Prophecy Girl (Lacuna Valley #1)
by Faith McKay
Summary: Ever since Samantha Winthrop's mother moved them to Lacuna Valley, supposedly in search of better weather, the list of strange questions she has no answers for has been growing out of control.
Does her little sister, Violet, have the ability to make things happen just by "praying" for them? Are Sam's dreams really predicting the future? Is she destined to marry the boy she just met, and what is the mysterious orb that he's guarding? Why does she get the impression that there are dangerous creatures watching from the woods?
While Sam should be focusing on answering those questions, there is one other that makes them seem almost irrelevant: Is her mother planning on killing her and Violet?
I thought Prophecy Girl had a pretty interesting concept that I haven’t really seen before. It had some paranormal elements that I’ve seen before with tons of magic and certain creatures that were new to me. Overall, I was torn between a 3 star rating and a 4 star rating, but I decided upon 4 stars due to the originality of the story.
Sam was the kind of YA heroine that surprised me. She was rarely, if ever, predictable and she was a complicated person. Sam was fiercely protective of her sister, yet self conscious and somewhat awkward in any other situation. She developed a crush on Nick, yet rarely pursued him or sought him out or let herself become romantically distracted. It was a little refreshing to read a book with a little bit of romance, but not have the heroine get completely sidetracked about it. At the same time, it was annoying because Sam kept fighting the inevitable and not really thinking clearly about anything. It was like she was afraid to do anything for herself, but when it came to her sister, she didn’t hesitate to go above and beyond.

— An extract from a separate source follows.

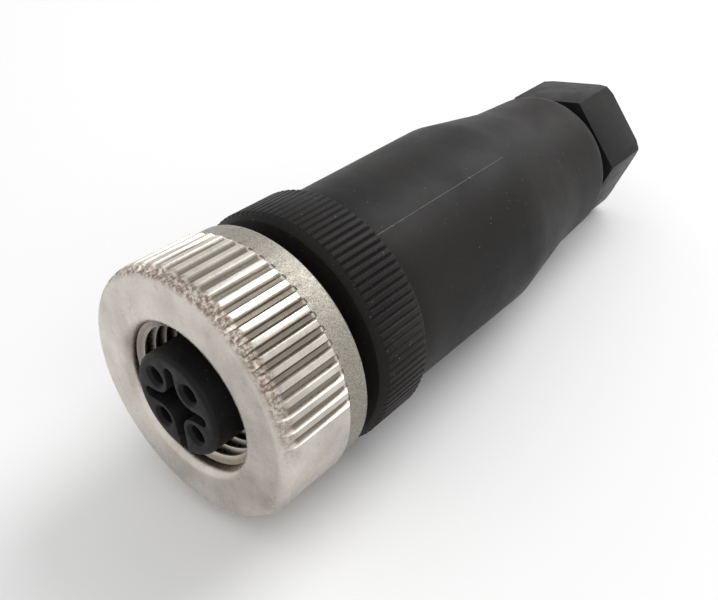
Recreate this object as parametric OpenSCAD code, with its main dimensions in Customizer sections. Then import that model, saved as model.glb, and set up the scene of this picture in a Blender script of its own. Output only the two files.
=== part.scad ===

I really liked Nick’s character. I thought he was easy going and added a lot of humor to the situation. He had his own little quirks that made him unique and I could see exactly why Sam was drawn to him.
I sensed from the beginning that something weird was up with Sam’s mom and it’s evident in the synopsis that something isn’t right. I suppose in the sense of magic and fairy tales, it’s not the first time an evil mother figure has been terribly cruel to her daughter, but it was so shocking! I mean, it wasn’t just spoken about or hinted at. There were scenes where Sam’s mother grabbed her hair and threatened her and it was utterly jaw dropping to read. It’s not the kind of fairy tale child abuse that we all sort of pick up on and not really think about. It’s definitely real child abuse that is quite evident and in your face and I loved this aspect because it was so real and added so much depth and grit to the story.
The story was descriptive, especially when it came to the setting of Lacuna Valley. There were very insightful moments and scenes of pure awe when it came to the openness of the landscape. While it was a descriptive, magical, and unique story that was decently written, I hesitated to rate it any higher because I felt like something was lacking in some of the writing. There was something not pulling me into the words when I was reading and I tripped over some sentences a few times and had to force myself back into the world again, if that makes sense. I can’t really say for sure what it was that created this phenomenon for me, though. It wasn’t badly written by any means, it was just lacking something for it to truly draw me in with the writing.
I would definitely recommend this book to others. It’s a great YA novel with wonderful characters and an interesting plot. I am looking forward to reading the next book in the series!